Saint-HenriUn centre supervisé d’inhalation de drogues ouvrira près d’une école
PHOTO HUGO-SEBASTIEN AUBERT, ARCHIVES LA PRESSE
Plusieurs parents d’élèves de l’école Victor-Rousselot reconnaissent l’importance d’étendre les services aux personnes sans logement, mais se demandent pourquoi un site de consommation de drogue a été autorisé à ouvrir si près de l’école.
Des parents inquiets disent avoir été dévastés d’avoir appris l’ouverture du premier centre d’inhalation supervisé de drogues à Montréal, à moins de 100 mètres de l’école de leurs enfants.
Publié hier à 8h06
THOMAS MACDONALD
LA PRESSE CANADIENNE
Le bâtiment est en voie d’achèvement dans le quartier Saint-Henri, à quelques pas de l’école élémentaire Victor-Rousselot, qui compte 300 élèves de la maternelle à la 6e année.

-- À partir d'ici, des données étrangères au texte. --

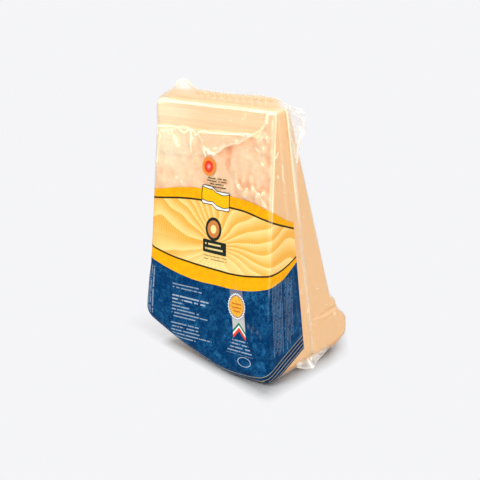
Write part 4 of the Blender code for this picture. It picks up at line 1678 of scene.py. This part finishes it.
def makeWorld():
    world = bpy.data.worlds.new("studioAir")
    bpy.context.scene.world = world
    world.use_nodes = True
    tree = world.node_tree
    tree.nodes.clear()
    sky = addNode(tree, "ShaderNodeTexCoord").outputs["Generated"]
    height = addNode(tree, "ShaderNodeSeparateXYZ", {0: sky})
    glow = calc(tree, "MULTIPLY_ADD", above(tree, height.outputs[2], 0.35, 0.9), 0.85, 0.15)
    rays = addNode(tree, "ShaderNodeLightPath")
    mirrored = calc(tree, "MULTIPLY_ADD", above(tree, height.outputs[2], 0.3, 0.9), 0.45, 0.5)
    shares = {0: rays.outputs["Is Glossy Ray"], 2: times(tree, glow, studio["sky"]), 3: mirrored}
    strength = addNode(tree, "ShaderNodeMix", shares)
    soft = addNode(tree, "ShaderNodeBackground", {"Color": (1, 1, 1, 1), "Strength": strength.outputs[0]})
    seen = addNode(tree, "ShaderNodeBackground", {"Color": studio["backdrop"], "Strength": 1.0})
    mixed = mixOf(tree, rays.outputs["Is Camera Ray"], soft.outputs[0], seen.outputs[0])
    addNode(tree, "ShaderNodeOutputWorld", {"Surface": mixed})


def makeCamera():
    data = bpy.data.cameras.new("camera")
    data.lens = studio["lens"]
    data.sensor_width = 36.0
    data.clip_start = 0.01
    data.clip_end = 50.0
    camera = bpy.data.objects.new("camera", data)
    eye = Vector(studio["eye"]) * mm
    ahead = Vector(studio["target"]) * mm - eye
    turn = ahead.to_track_quat("-Z", "Y").to_matrix().to_4x4() @ Matrix.Rotation(studio["roll"], 4, "Z")
    camera.matrix_world = Matrix.Translation(eye) @ turn
    bpy.context.scene.collection.objects.link(camera)
    bpy.context.scene.camera = camera


floor = makeFloor()
for sun in ("key", "top", "side", "back"):
    makeSun(sun)
makeWorld()
makeCamera()
bpy.context.scene.view_settings.view_transform = "Standard"
print("studio set")

# Hand over to the frame

for piece in (cheese, crystalPiece, frontFilm, backFilm, seamPiece, weldPiece, skirtPiece):
    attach(piece, "root")
    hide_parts("packed_wedge")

C’est trop proche pour le confort de Sylvain Boitière, père de deux enfants âgés de quatre et six ans, qui fréquentent Victor-Rousselot. La nouvelle confirmant que le nouveau bâtiment inclurait la consommation supervisée de drogues a été un choc pour lui. « Cela a pris une tournure inattendue et indésirable. Nous sommes très attentifs à la sécurité des enfants et avec ce centre, on ne sait pas du tout ce qui va se passer. »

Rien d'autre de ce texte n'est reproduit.